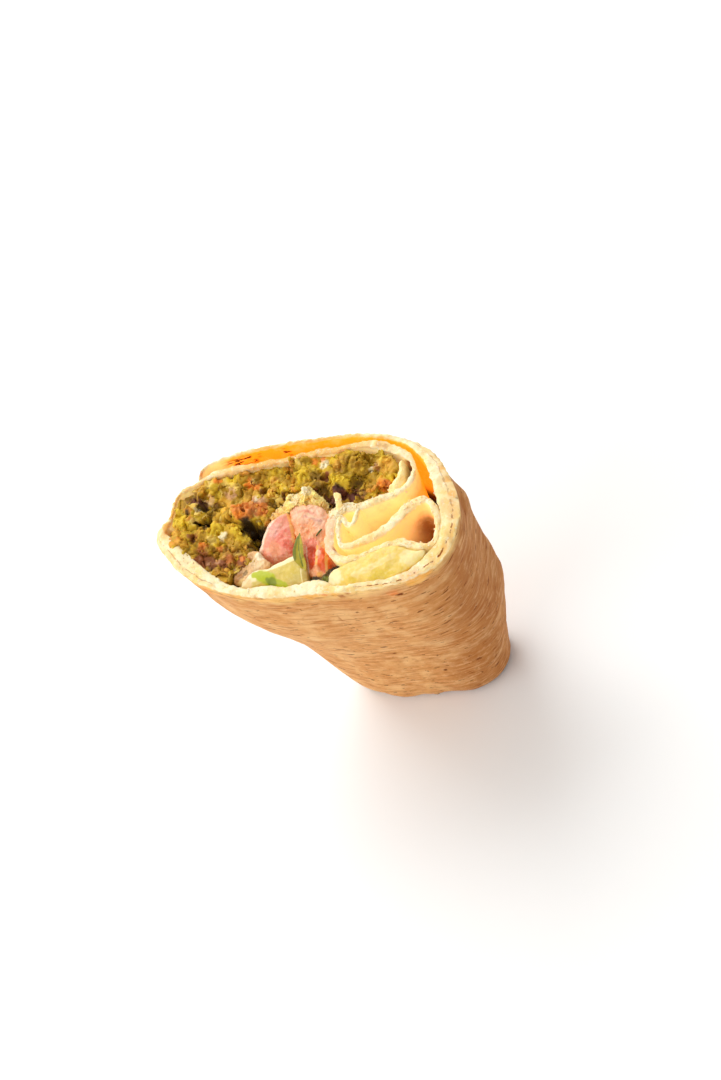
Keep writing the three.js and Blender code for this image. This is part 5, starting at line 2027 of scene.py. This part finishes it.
SAUCE = Wedge(
    "sauce", "sauce_pool", "sauce", "sauce", Flesh.TAHINI, hub=(-14.4, -12.4, -0.4), seed=8.0,
    relief=0.5, relief_size=2.4,
    outline=(
        (-16.6, -17.2, -1.2), (-19.6, -14.4, -1.8), (-20.1, -11.7, -2), (-18.5, -9.8, -1.8),
        (-16.4, -8.6, -1.2), (-14.1, -8.2, -0.6), (-11.9, -8.9, 0.2), (-10.3, -10.7, 0.2), (-8.6, -12.4, 0),
        (-10, -14.8, -0.8), (-13.3, -16.6, -1), (-14.9, -17.9, -1),
    ),
    peaks=((-11.6, -10.2, 1.2, 0.6), (-17, -12.6, 3.0, -0.9), (-15.2, -10.4, 2.2, -1.1)),
    spots=(
        Spot(-12, -11.8, 1.8, Flesh.MILK, 0.8), Spot(-17.8, -14.6, 2, Flesh.BUFF, 0.95),
        Spot(-15.4, -14.2, 0.9, Flesh.BOG, 0.7), Spot(-18.6, -11.6, 1.8, Flesh.BUFF, 0.6),
        Spot(-11.3, -10.4, 1, Flesh.CREAM, 0.9), Spot(-16.4, -16.8, 1.4, Flesh.SEA, 0.6),
        Spot(-14.4, -10.4, 1.4, Flesh.BUFF, 0.45),
    ),
)
SHREDS = Wedge(
    "shreds", "shreds_heap", "shreds", "shreds", Flesh.BUTTER, hub=(-1.0, 4.0, 1.0), seed=9.0,
    relief=0.25, relief_size=2.6, lumps=0.6, lump_size=1.7, rounding=1.0, crown=0.3,
    outline=(
        (-10, 0.3, -1.2), (-8.8, 2.3, -0.8), (-6.8, 3.8, -0.4), (-5.7, 5.2, 0), (-4.3, 5.9, 0.2),
        (-2.8, 6, 0.4), (-1.4, 6.8, 0.4), (-0.3, 7.4, 0.5), (1.1, 7, 0.5), (2.1, 6.3, 0.4),
        (3.3, 5.5, 0.2), (4.4, 4.1, 0), (5.6, 2.6, -0.4), (5, 0.9, -1), (1.6, 1, -1),
        (-1.5, 0.8, -0.8), (-3.7, 0.4, -0.8), (-5.6, 0, -1), (-7.7, -0.6, -1.2),
    ),
    peaks=((0.2, 6.2, 1.3, 1.5), (-3.6, 4.8, 1.4, 0.8), (2.2, 4.8, 1.2, 0.6)),
    spots=(
        Spot(-8.4, 1, 1.8, Flesh.TOASTED, 0.7), Spot(-6.6, 2.6, 1.6, Flesh.TOASTED, 0.4),
        Spot(0.1, 5.8, 1.2, Flesh.CREAM, 0.95), Spot(1.8, 3.6, 1.2, Flesh.TOASTED, 0.35),
        Spot(-2.4, 4, 1.6, Flesh.CREAM, 0.5), Spot(4.4, 2.2, 1.1, Flesh.TOASTED, 0.6),
    ),
)
# A dark leaf low in a gap: its near-black colour is partly the leaf's own and partly painted shade, and its
# black spots are painted shade in the holes beside it.
DARK_HERB = Wedge(
    "dark_leaf", "dark_herb_blade", "dark_herb", "leaf", Flesh.BOG, hub=(5.6, -16.8, -1.6), seed=11.0,
    relief=0.7, relief_size=1.6, rounding=0.6, columns=120, rows=70,
    outline=(
        (1.2, -18.4, -2.4), (1.3, -16.6, -2.6), (3.4, -16, -2.8), (6.2, -14.6, -3), (7.6, -12.6, -3.4),
        (9.4, -13.4, -3.6), (9.2, -15.6, -3), (8.2, -17.4, -2), (7.9, -19.2, -1.8), (4.6, -19.4, -2),
    ),
    spots=(
        Spot(8.4, -14.2, 1.8, Flesh.BLACK), Spot(3, -17.2, 1.2, Flesh.BLACK, 0.8),
        Spot(6.4, -17.6, 1.1, Flesh.GREEN, 0.5),
    ),
)


def main() -> None:
    """Builds every piece of the wrap in order, then the stage."""
    logging.basicConfig(level=logging.INFO, format="%(message)s")
    noise.seed_set(NOISE_SEED)
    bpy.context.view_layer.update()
    make_finishes()
    Studio().build()
    bread = Flatbread().build()
    upper = Falafel("falafel_upper", "falafel_upper_crumb", 2.0).build()
    lower = Falafel("falafel_lower", "falafel_lower_crumb", 6.0).build()
    LooseCrumbs(
        "falafel_crumbs", "falafel", "falafel", 130, own_share=0.25,
        regions=((-35, 22, -2, 17), (-35, -14, -13, 5), (-14, -3, 0, 12)),
        tones=(Tone.LIME, Tone.STRAW, Tone.OLIVE, Tone.AMBER, Tone.RUST, Tone.LIME),
    ).build([upper, lower])
    LooseCrumbs(
        "bread_crumbs", "flatbread", "shreds", 190,
        smallest=0.16, largest=0.42, own_share=0.8, seed=8, margin=0.6,
        regions=((6, 36, -13, 6), (26, 34, -12, 3), (6, 12, -2, 4), (-34, 38, -21, -8), (10, 28, 0, 6)),
        tones=(Crumb.WHITE, Crumb.CREAM, Crumb.WHITE, Crumb.BUTTER),
    ).build([bread])
    for piece in (TOMATO_LEFT, TOMATO_RIGHT, CHUNK, SLICE, SAUCE, SHREDS, DARK_HERB):
        piece.build()
    Herb().build()
    Drip().build()


if __name__ == "__main__":
    main()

§ **WHAT YOU ARE ASKED TO DO**: Repeat the listing exactly, from its first line to its last.

§ **ANSWER BELOW**:
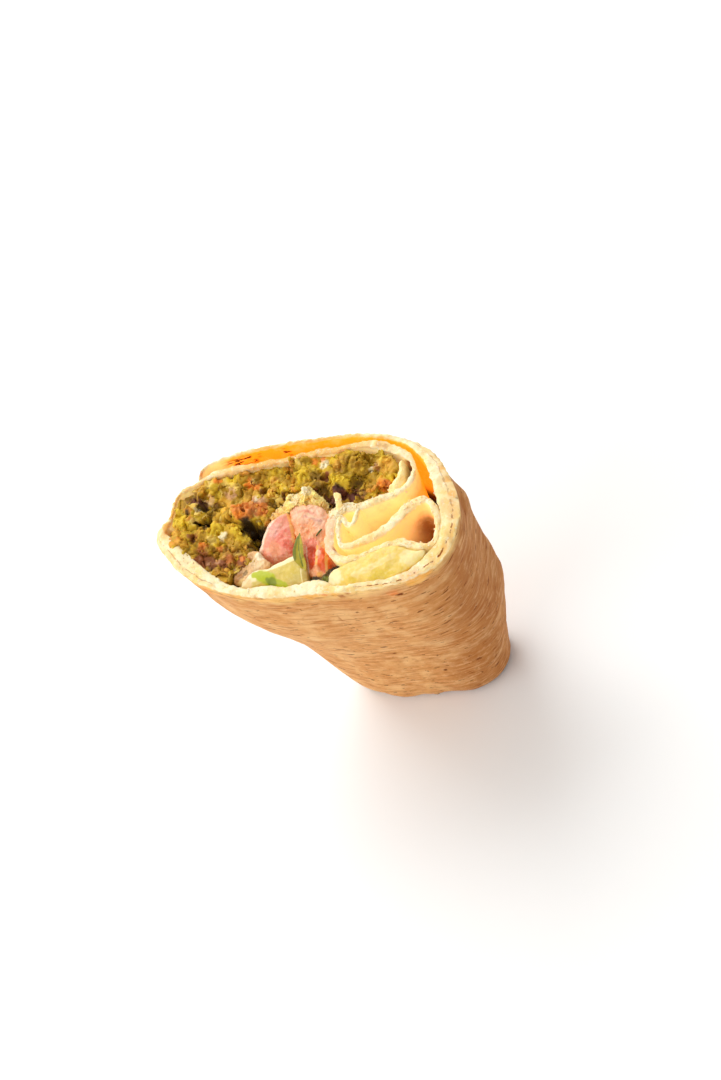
Keep writing the three.js and Blender code for this image. This is part 5, starting at line 2027 of scene.py. This part finishes it.
SAUCE = Wedge(
    "sauce", "sauce_pool", "sauce", "sauce", Flesh.TAHINI, hub=(-14.4, -12.4, -0.4), seed=8.0,
    relief=0.5, relief_size=2.4,
    outline=(
        (-16.6, -17.2, -1.2), (-19.6, -14.4, -1.8), (-20.1, -11.7, -2), (-18.5, -9.8, -1.8),
        (-16.4, -8.6, -1.2), (-14.1, -8.2, -0.6), (-11.9, -8.9, 0.2), (-10.3, -10.7, 0.2), (-8.6, -12.4, 0),
        (-10, -14.8, -0.8), (-13.3, -16.6, -1), (-14.9, -17.9, -1),
    ),
    peaks=((-11.6, -10.2, 1.2, 0.6), (-17, -12.6, 3.0, -0.9), (-15.2, -10.4, 2.2, -1.1)),
    spots=(
        Spot(-12, -11.8, 1.8, Flesh.MILK, 0.8), Spot(-17.8, -14.6, 2, Flesh.BUFF, 0.95),
        Spot(-15.4, -14.2, 0.9, Flesh.BOG, 0.7), Spot(-18.6, -11.6, 1.8, Flesh.BUFF, 0.6),
        Spot(-11.3, -10.4, 1, Flesh.CREAM, 0.9), Spot(-16.4, -16.8, 1.4, Flesh.SEA, 0.6),
        Spot(-14.4, -10.4, 1.4, Flesh.BUFF, 0.45),
    ),
)
SHREDS = Wedge(
    "shreds", "shreds_heap", "shreds", "shreds", Flesh.BUTTER, hub=(-1.0, 4.0, 1.0), seed=9.0,
    relief=0.25, relief_size=2.6, lumps=0.6, lump_size=1.7, rounding=1.0, crown=0.3,
    outline=(
        (-10, 0.3, -1.2), (-8.8, 2.3, -0.8), (-6.8, 3.8, -0.4), (-5.7, 5.2, 0), (-4.3, 5.9, 0.2),
        (-2.8, 6, 0.4), (-1.4, 6.8, 0.4), (-0.3, 7.4, 0.5), (1.1, 7, 0.5), (2.1, 6.3, 0.4),
        (3.3, 5.5, 0.2), (4.4, 4.1, 0), (5.6, 2.6, -0.4), (5, 0.9, -1), (1.6, 1, -1),
        (-1.5, 0.8, -0.8), (-3.7, 0.4, -0.8), (-5.6, 0, -1), (-7.7, -0.6, -1.2),
    ),
    peaks=((0.2, 6.2, 1.3, 1.5), (-3.6, 4.8, 1.4, 0.8), (2.2, 4.8, 1.2, 0.6)),
    spots=(
        Spot(-8.4, 1, 1.8, Flesh.TOASTED, 0.7), Spot(-6.6, 2.6, 1.6, Flesh.TOASTED, 0.4),
        Spot(0.1, 5.8, 1.2, Flesh.CREAM, 0.95), Spot(1.8, 3.6, 1.2, Flesh.TOASTED, 0.35),
        Spot(-2.4, 4, 1.6, Flesh.CREAM, 0.5), Spot(4.4, 2.2, 1.1, Flesh.TOASTED, 0.6),
    ),
)
# A dark leaf low in a gap: its near-black colour is partly the leaf's own and partly painted shade, and its
# black spots are painted shade in the holes beside it.
DARK_HERB = Wedge(
    "dark_leaf", "dark_herb_blade", "dark_herb", "leaf", Flesh.BOG, hub=(5.6, -16.8, -1.6), seed=11.0,
    relief=0.7, relief_size=1.6, rounding=0.6, columns=120, rows=70,
    outline=(
        (1.2, -18.4, -2.4), (1.3, -16.6, -2.6), (3.4, -16, -2.8), (6.2, -14.6, -3), (7.6, -12.6, -3.4),
        (9.4, -13.4, -3.6), (9.2, -15.6, -3), (8.2, -17.4, -2), (7.9, -19.2, -1.8), (4.6, -19.4, -2),
    ),
    spots=(
        Spot(8.4, -14.2, 1.8, Flesh.BLACK), Spot(3, -17.2, 1.2, Flesh.BLACK, 0.8),
        Spot(6.4, -17.6, 1.1, Flesh.GREEN, 0.5),
    ),
)


def main() -> None:
    """Builds every piece of the wrap in order, then the stage."""
    logging.basicConfig(level=logging.INFO, format="%(message)s")
    noise.seed_set(NOISE_SEED)
    bpy.context.view_layer.update()
    make_finishes()
    Studio().build()
    bread = Flatbread().build()
    upper = Falafel("falafel_upper", "falafel_upper_crumb", 2.0).build()
    lower = Falafel("falafel_lower", "falafel_lower_crumb", 6.0).build()
    LooseCrumbs(
        "falafel_crumbs", "falafel", "falafel", 130, own_share=0.25,
        regions=((-35, 22, -2, 17), (-35, -14, -13, 5), (-14, -3, 0, 12)),
        tones=(Tone.LIME, Tone.STRAW, Tone.OLIVE, Tone.AMBER, Tone.RUST, Tone.LIME),
    ).build([upper, lower])
    LooseCrumbs(
        "bread_crumbs", "flatbread", "shreds", 190,
        smallest=0.16, largest=0.42, own_share=0.8, seed=8, margin=0.6,
        regions=((6, 36, -13, 6), (26, 34, -12, 3), (6, 12, -2, 4), (-34, 38, -21, -8), (10, 28, 0, 6)),
        tones=(Crumb.WHITE, Crumb.CREAM, Crumb.WHITE, Crumb.BUTTER),
    ).build([bread])
    for piece in (TOMATO_LEFT, TOMATO_RIGHT, CHUNK, SLICE, SAUCE, SHREDS, DARK_HERB):
        piece.build()
    Herb().build()
    Drip().build()


if __name__ == "__main__":
    main()